I have been reflecting lately about how it is that an alcoholic or addict can be helped to become willing to seek recovery whether through 12 Step meetings or other path to recovery. I recently read an article written by Bill Wilson, AA's co-founder, in 1944, that describes, at least in part, what helps the process of being willing to recover using 12 Step principles. I will first summarize what Bill Wilson said and then give some quotations from the text of the article he wrote. Bill Wilson says in effect that the alcoholic or addict must be convinced that the choice facing him/her is to continue drinking or drugging or go insane or die. In other words, the user needs to develop a state of mind that his/her drinking or drugging predicament is hopeless, that he/she has no way out; that he/she has hit bottom. Here is some of Bill's own language in which he states in the 1944 article that:

"…alcoholism is a complex malady; that abnormal drinking is but a symptom of personal maladjustment to life; that, as a class, we, alcoholics are apt to be sensitive, emotionally immature, grandiose in our demands upon ourselves and others; that we have usually 'gone broke' on some dream ideal of perfection; that, failing to realize the dream, we sensitive folk escape cold reality by taking to the bottle; that this habit of escape finally turns into an obsession, or ***a compulsion to drink so subtly powerful that no disaster, however great, even near death or insanity, can, in most cases, seem to break it; that we are the victims of the age-old alcoholic dilemma; our obsession guarantees that we shall go on drinking, but our increasing physical sensitivity guarantees that we shall go insane or die if we do."

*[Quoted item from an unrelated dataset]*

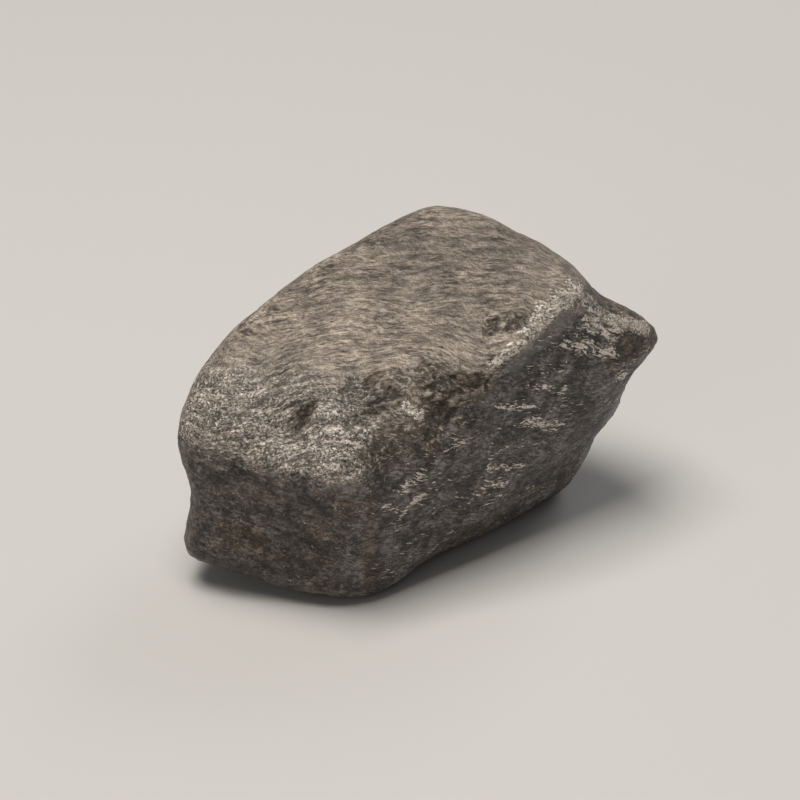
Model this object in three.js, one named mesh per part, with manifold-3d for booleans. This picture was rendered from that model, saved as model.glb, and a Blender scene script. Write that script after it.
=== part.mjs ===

He further said: "When these facts are poured by an AA member into the person of another alcoholic they strike deep – the effect is shattering. That inflated ego, those elaborate rationalizations by which our neurotic friend has been trying to erect self-sufficiency on a foundation of inferiority, begin to ooze out of him. Sometimes his deflation is like the collapse of a toy balloon at the approach of a hot poker. But deflation is just what we AA’s are looking for. It is our universal experience that unless we can start deflation, as a self-realization, we get nowhere at all. The more utterly we can smash the delusion that the alcoholic can get over alcoholism 'on his own', or that someday he may be able to drink like a gentleman, the more successful we are bound to be. In fact, we aim to produce a crisis, to cause him to 'hit bottom' as AA’s say. ***…[O]nce he has accepted the fact that he is an alcoholic and the further fact that he is powerless to recover unaided, the battle is half won. As the AA’s have it, 'he is hooked.' "

That language seems to me to capture the state of mind needed for some alcoholics or addicts to be open to recovery. Unfortunately, there are some who seem to understand their hopeless state but are unwilling or unable, probably the latter, to accept help. As always comments are invited. Jan Edward Williams, 06/05/2013.